India’s newest highway milestone is not just about speed. Beneath the Mukundra Hills Tiger Reserve near Kota, Rajasthan, an eight-lane tunnel is showing how a country can move traffic under a forest instead of slicing straight through it.
The project, part of the Delhi-Mumbai Expressway, is designed to keep vehicles below ground while tigers, leopards, deer, sloth bears, and other animals continue moving across the landscape above. Recent updates also add an important caveat.
Light-vehicle trials are underway, but full opening for all vehicle categories is expected only after final checks on safety systems and connectivity are complete.
A highway under the forest
The tunnel sits on the Delhi-Vadodara section of the Delhi-Mumbai Expressway, one of India’s most ambitious road projects. The twin-tube stretch beneath Mukundra Hills runs for about 3 miles, and each tube carries four lanes, making it India’s first eight-lane highway tunnel beneath a tiger reserve.
That matters because highways through forests often bring noise, headlights, fragmentation, and collision risks. Here, the basic idea is simple enough for any traveler to understand. Cars and trucks go below, while the forest stays connected above.
Why wildlife is the real story
Mukundra Hills is not an empty patch of green on a map. Rajasthan’s Forest Department lists Mukundara Hills Tiger Reserve across Kota, Bundi, Jhalawar, and Chittorgarh, covering about 439 square miles.
The reserve is part of a larger wildlife landscape.
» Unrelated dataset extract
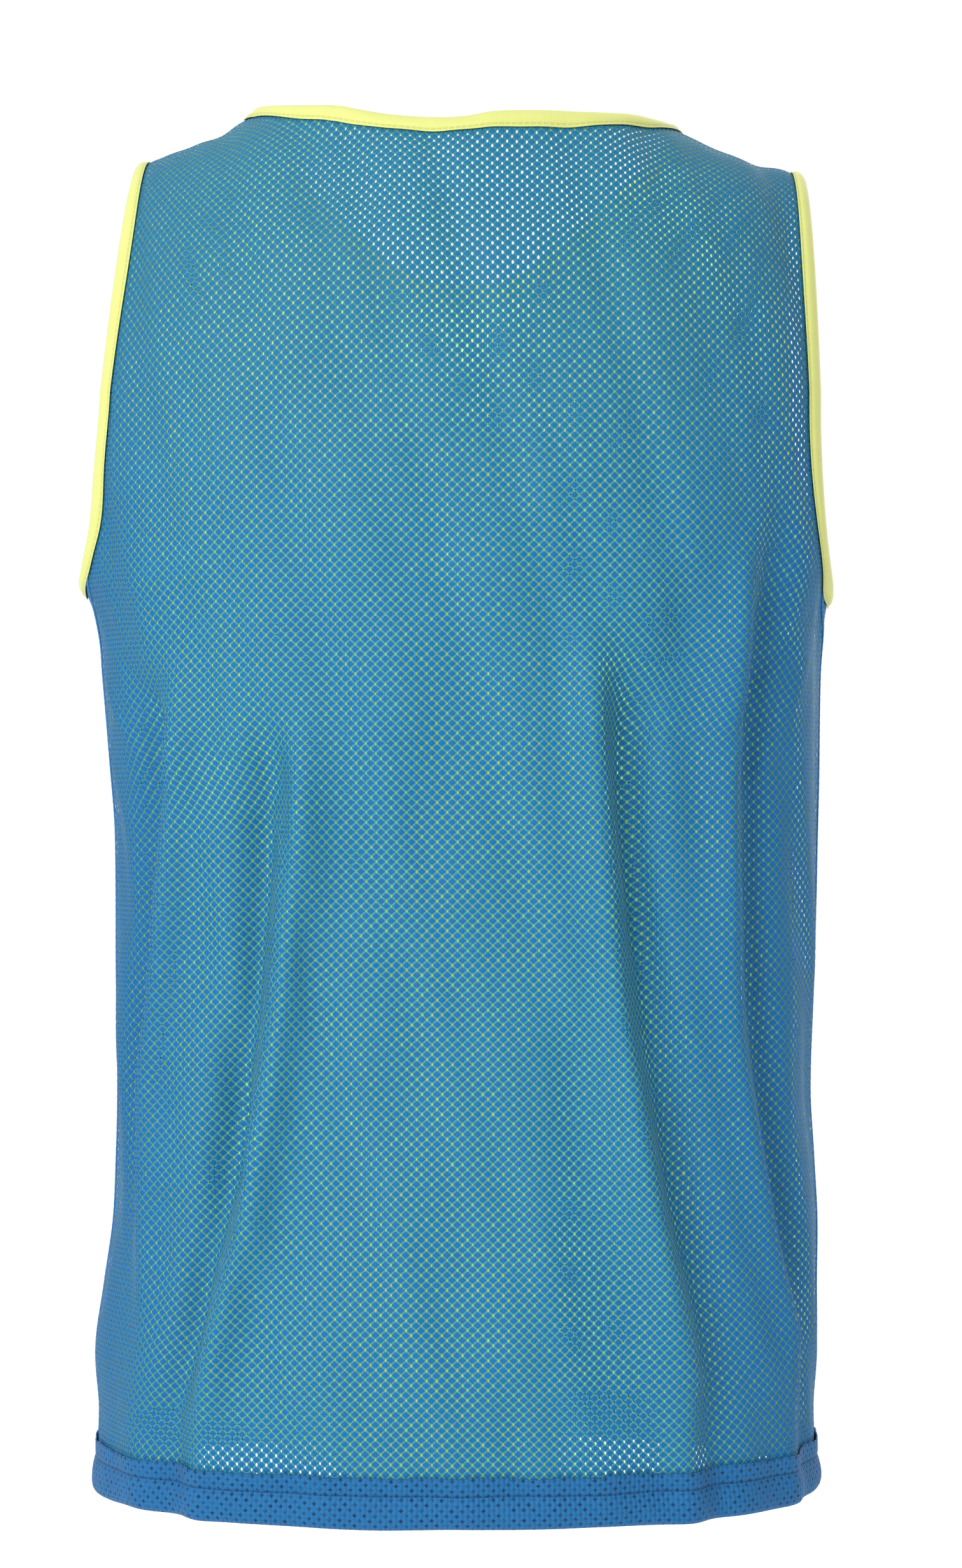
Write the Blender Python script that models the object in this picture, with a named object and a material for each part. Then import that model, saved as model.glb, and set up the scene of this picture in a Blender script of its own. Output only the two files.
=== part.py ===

The official monitoring portal notes populations of chital, sambar, nilgai, hyena, jackal, sloth bear, leopard, and tiger, along with birds, reptiles, and fish. That’s why a road project here cannot be judged only by how many minutes it saves.
The engineering choice
The larger Umedpura-Nayagaon tunnel project is about 5.2 miles long and is expected to cut travel through the Mukundra Hills stretch from nearly 50 minutes to about 5 to 10 minutes, according to an official Ministry of Road Transport and Highways update.
In practical terms, that means fewer slow curves, fewer risky road sections, and a more predictable route for drivers. For anyone who has been stuck behind heavy vehicles on a hilly road, the appeal is obvious. The deeper question is whether the same design can become a model for other sensitive habitats.

Built wide, built carefully
This is not a small bore through a hill. The tunnel has been reported at about 72 feet wide and 36 feet high, making it one of the widest tunnels in the country. It cuts through a complicated mix of sandstone, shale, siltstone, mudstone, and limestone.
The project cost was revised from about $105 million to about $131 million, based on the latest rupee-dollar range and figures cited by an NHAI official. That is a major investment, but one that reflects the cost of building infrastructure in a place where ecology cannot be treated as an afterthought.
Not fully open yet
Some early reports described the tunnel as ready to open on June 20. The more recent update is more cautious. NHAI’s Kota project director told PTI that the tunnel had “not yet been officially opened” for all categories, with trials limited to light vehicles such as cars.
That pause is not a minor detail. Inside a long tunnel, ventilation, fire response, emergency access, communications, and mobile connectivity are not extras. They are the difference between an engineering showpiece and a safe public road.
What travelers gain
When fully opened, the tunnel should give travelers between Delhi, Rajasthan, Gujarat, and Mumbai a smoother route through a section that has long been difficult. It is expected to remove nearly 15.5 miles of winding travel through the reserve area, which could make the Delhi-Vadodara journey far easier once linked with other operational sections.
Businesses will be watching closely too. Freight operators value time, fuel savings, and fewer bottlenecks, especially on a corridor designed to connect major industrial and consumer markets. That’s the business side of conservation-friendly infrastructure. It still has to move people and goods.
The surface still matters
A tunnel can reduce fragmentation, but it does not make environmental responsibility automatic. The land above must stay usable for wildlife, and the surrounding approach roads must be managed carefully so that the tunnel does not simply move pressure to the edges.
India’s official 2021 expressway briefing said the corridor would include animal overpasses and wildlife movement structures, including a Mukundra tunnel planned to pass through the sanctuary without disturbing endangered fauna. That was the promise. The next few years will show how well it works on the ground.
A test for future highways
At the end of the day, the Mukundra tunnel is more than a road shortcut. It is a test of whether fast infrastructure can be built without making wildlife pay the full price.
If monitoring shows that animals keep using the habitat above and drivers get a safer route below, this tunnel could become a reference point for future projects in ecologically sensitive zones. If not, it will be a reminder that good engineering still needs long-term ecological follow-through.
The official statement was published on Ministry of Road Transport and Highways – India’s LinkedIn page.